If it's with her/his buddy, on a longer hose and pre arraigned, OK.

My wife and I would regularly dive for sharks teeth in water less than 30 feet with a buddy line between us. She used more air than I did and would occasionally take my longer hose to extend her dive time. We had this pre arraigned.
 
What if the diver she was sharing with had an issue, hope they were all holding hands.
Then they separate onto their own regs and go to the surface.
 
you're telling me seriously, that it was safe for this diver shared air with her dad - where they'd have to swim together inches apart,? then she would hold her breath and swim to another diver to get their octopus?

I hope i never have u on my boat.
Where did it say she would hold her breath? You are making things up.
 
Well, the only other scenario, that I can see, is the woman just liked using other people's air/gas so as not to use her's...... which is even more troubling. Maybe I'm different, but I dont particularly enjoy dragging some strange diver with me on my long hose for no reason at all.
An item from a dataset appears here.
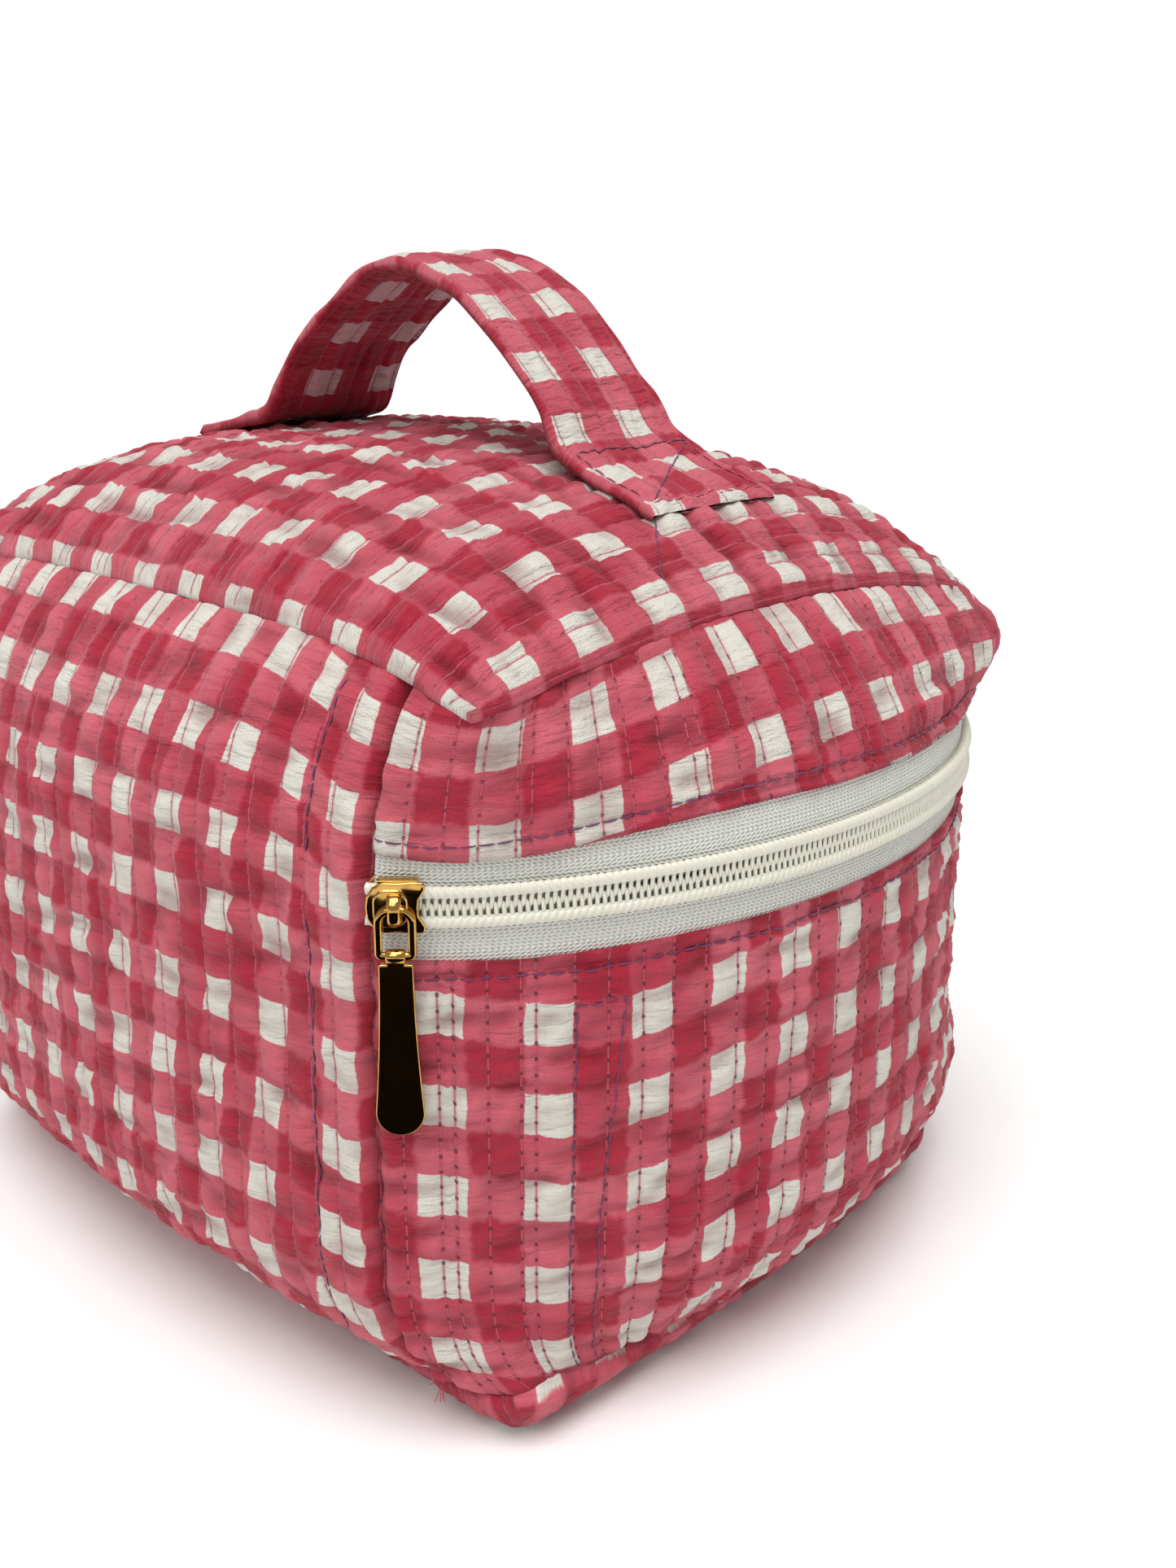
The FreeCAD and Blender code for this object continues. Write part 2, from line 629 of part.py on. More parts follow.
def link():
    """A wire bent to a U, its two ends turned inwards through the tab's barrel."""
    x = Size.end_radius + Size.link_stand
    top = Size.zip_height
    low = top - Size.link_drop
    half = Size.link_half
    bend = Size.link_bend
    end = Size.link_gap / 2

    def place(y, z):
        return V(x, y, z)

    stops = [(-end, low), (-half, low), (-half, top), (half, top), (half, low), (end, low)]
    edges = []
    last = stops[0]
    for before, corner, after in zip(stops, stops[1:], stops[2:]):
        into = V(corner[0] - before[0], corner[1] - before[1], 0).normalize()
        away = V(after[0] - corner[0], after[1] - corner[1], 0).normalize()
        start = (corner[0] - bend * into.x, corner[1] - bend * into.y)
        finish = (corner[0] + bend * away.x, corner[1] + bend * away.y)
        centre = (start[0] + bend * away.x, start[1] + bend * away.y)
        edges.append(line(last, start, place))
        edges.append(arc(centre, start, finish, place))
        last = finish
    edges.append(line(last, stops[-1], place))
    path = Part.Wire(edges)
    ring = Part.makeCircle(Size.link_wire / 2, place(*stops[0]), V(0, -1, 0))
    wire = path.makePipeShell([Part.Wire([ring])], True, True)
    node(turned("PullerLink", solid("LinkWire", wire)), "puller_link")


def tab_outline(place):
    """Front view of the tab: neck, shoulders and a flare to a round end."""
    pin = Size.zip_height - Size.link_drop
    neck = Size.tab_neck / 2
    shoulder = pin - Size.barrel_radius - 0.2
    end_half = Size.tab_end / 2
    centre_z = shoulder - Size.tab_length + end_half
    top_half = Size.tab_shoulder / 2
    points = [(-neck, pin), (-neck, shoulder), (-top_half, shoulder), (-end_half, centre_z)]
    edges = [line(a, b, place) for a, b in zip(points, points[1:])]
    edges += [line((-a[0], a[1]), (-b[0], b[1]), place) for a, b in zip(points, points[1:])]
    edges.append(line(points[0], (neck, pin), place))
    ends = (place(-end_half, centre_z), place(0, centre_z - end_half), place(end_half, centre_z))
    edges.append(Part.Arc(*ends).toShape())
    return Part.Face(Part.Wire(Part.__sortEdges__(edges)))


def tab():
    x = Size.end_radius + Size.link_stand
    pin = Size.zip_height - Size.link_drop
    face = tab_outline(lambda y, z: V(x - Size.tab_thickness / 2, y, z))
    plate = solid("TabPlate", face.extrude(V(Size.tab_thickness, 0, 0)))
    barrel = doc.addObject("Part::Cylinder", "TabBarrel")
    bore = doc.addObject("Part::Cylinder", "TabBore")
    sizes = ((barrel, "@barrel_radius", "@tab_neck"), (bore, "@link_wire / 2 + 0.08", "8"))
    for cylinder, radius, length in sizes:
        cylinder.Placement = FreeCAD.Placement(V(x, 0, pin), FreeCAD.Rotation(V(1, 0, 0), 90))
        bind(cylinder, Radius=cells(radius), Height=cells(length))
        bind(cylinder, Placement_Base_y=cells(length + " / 2"))
    body = fuse("TabBody", plate, barrel)
    node(turned("PullerTab", cut("TabBored", body, bore)), "puller_tab")


bottom_panels()
body_panels()
lid_panels()
zip_halves()
topstitching()
bindings()
wall_tape()
handle()
slider()
link()
tab()
doc.recompute()

for item in doc.Objects:
    if "Invalid" in item.State or "Error" in item.State:
        raise RuntimeError("not computed: %s %s" % (item.Name, item.State))

for item in NODES:
    shape = item.Shape
    if shape.isNull() or not shape.isValid() or shape.Volume <= 0:
        raise RuntimeError("bad shape: " + item.Label)
    if shape.ShapeType == "Compound" and len(shape.Solids) == 1:
        shape = shape.Solids[0]
    box = shape.BoundBox
    print("%-24s solids %d volume %9.1f  x %7.1f %7.1f  y %7.1f %7.1f  z %6.1f %6.1f" % (
        item.Label, len(shape.Solids), shape.Volume, box.XMin, box.XMax, box.YMin, box.YMax,
        box.ZMin, box.ZMax))
    shape.exportStep("parts/%s.step" % item.Label)
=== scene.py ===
from math import atan2, cos, hypot, pi, radians, sin, sqrt

import bpy
import numpy as np
from mathutils import Matrix, Vector


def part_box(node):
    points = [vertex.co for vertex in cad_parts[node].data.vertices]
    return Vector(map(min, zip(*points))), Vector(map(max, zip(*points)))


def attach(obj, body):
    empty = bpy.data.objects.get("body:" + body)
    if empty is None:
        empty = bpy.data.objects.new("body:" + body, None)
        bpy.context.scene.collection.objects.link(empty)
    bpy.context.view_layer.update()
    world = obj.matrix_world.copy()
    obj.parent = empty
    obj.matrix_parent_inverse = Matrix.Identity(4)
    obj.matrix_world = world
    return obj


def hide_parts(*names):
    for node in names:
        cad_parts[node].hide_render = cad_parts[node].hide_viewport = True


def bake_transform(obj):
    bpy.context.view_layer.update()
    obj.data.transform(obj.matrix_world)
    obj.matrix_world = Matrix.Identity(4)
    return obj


# Quilted makeup bag. Shapes are worked out in millimetres in the frame of the CAD model.

MM = 0.001
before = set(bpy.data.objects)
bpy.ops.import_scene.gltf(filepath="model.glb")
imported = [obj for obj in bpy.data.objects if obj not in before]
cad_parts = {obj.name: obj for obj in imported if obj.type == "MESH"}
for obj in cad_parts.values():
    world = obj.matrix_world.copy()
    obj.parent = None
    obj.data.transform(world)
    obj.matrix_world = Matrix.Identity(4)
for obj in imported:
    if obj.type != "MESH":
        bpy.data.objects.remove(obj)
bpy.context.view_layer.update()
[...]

But whatever, you seem to like the idea. More power to you.....
Who said she was a stranger to them?
 
Where did it say she would hold her breath? You are making things up.

You're right -

I think you should plan a trip with them so you can share your octopus.
 
Who said she was a stranger to them?
Stranger or no stranger, I would not dive with someone that, for whatever reason, wanted to go on my long hose on "nearly every dive". But, maybe you're ok with and I'm just being selfish.....
 
Stranger or no stranger, I would not dive with someone that, for whatever reason, wanted to go on my long hose on "nearly every dive". But, maybe you're ok with and I'm just being selfish.....
I am OK with it, if the people involved are OK with it. People looking on may not know that the people involved are in on the game.
 
The OP doesn’t explicitly say that the diver in question was out of air, and I would be very surprised if she was. I’ll go out on a limb and speculate that she was low on air, maybe had hit the agreed ascent pressure (even novice divers in a recreational group have one) and wanted to stay down longer. Maybe she didn’t want to force the others in the group to ascend early, who knows. IF that’s an accurate description, then it’s a little sketchy, especially for a new diver, but not an immediate emergency. I would also assume that she had agreed with the donors before the dive to possibly share air. If she’s surprising people asking or air, that’s getting sketchier. One issue is ascent rate, safety stop length, basically controlling the profile, but I suspect those concerns were probably beyond this diver.

Obviously, if she was really out of air then it’s a very bad, dangerous practice, but it doesn’t make sense that anyone would tolerate such behavior repeatedly on a group dive trip.